Is 600 GPD RO enough for a small business?

Usually not, unless it is very light use. A small office with occasional drinking-water use might get by, but a café, busy office kitchen, or restaurant-style setup can outgrow 600 fast. The issue is repeated peak demand, not just total gallons. If water is drawn all day by many people, 800 may still be light, and 1000 or 1200 becomes easier to justify.

Is 800 GPD RO enough for a large household?

Often yes. For many 5+ person homes, 800 GPD is enough because household demand comes in waves, not as constant all-day draw. It is usually the better answer than 1000 or 1200 unless your home has very heavy bottle filling, frequent guests, shared kitchen use, or semi-commercial habits. If your concern is busy mornings, 800 is often the practical ceiling before overspending starts.

Will most households notice a real daily-life difference between 800 GPD and 1000–1200 GPD RO systems?

For most 2–4 person households, the daily-life difference between 800 and 1000–1200 GPD systems is minimal. Higher ratings mainly improve peak-speed under repeated heavy use. Unless water demand is consistently high and back-to-back, 800 GPD already delivers nearly the same real-world experience.

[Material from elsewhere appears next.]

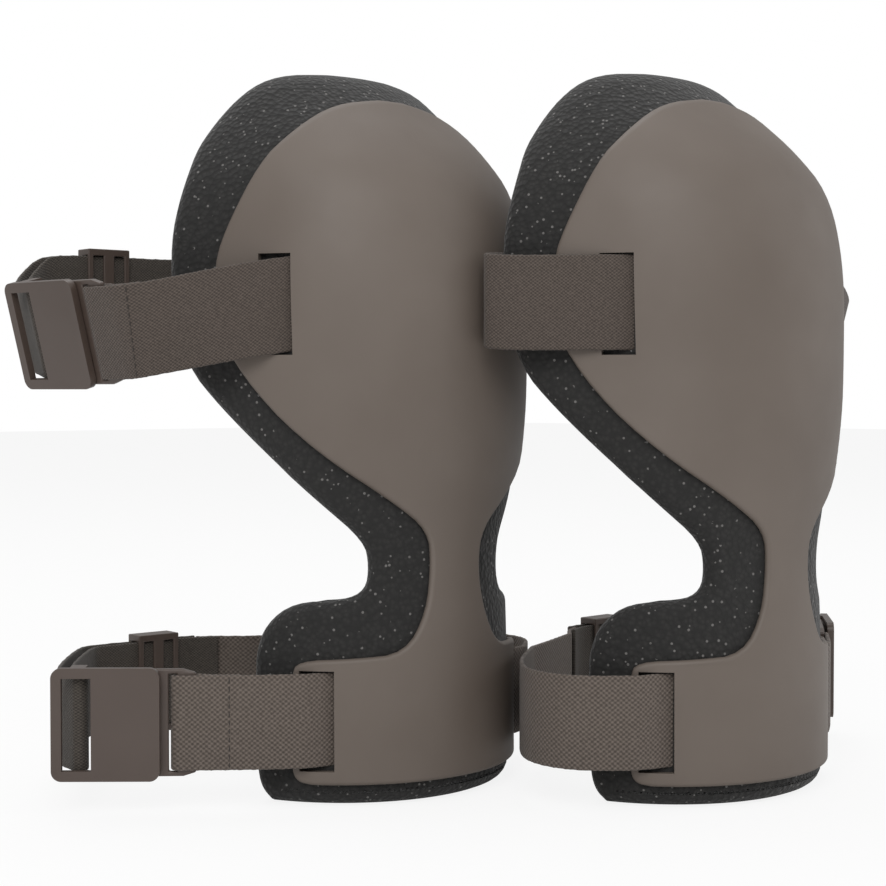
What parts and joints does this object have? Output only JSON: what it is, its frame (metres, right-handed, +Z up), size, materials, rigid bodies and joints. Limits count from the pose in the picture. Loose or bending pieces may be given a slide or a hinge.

Is a higher GPD membrane better?

Not by itself. A higher GPD membrane is better only if it solves a real speed or peak-demand problem. If your daily use is modest and your faucet habits are light, a higher GPD membrane can just mean higher upfront cost for little practical gain. Support, filter cost, efficiency, and fit often matter more than moving from 800 to 1000 or 1200.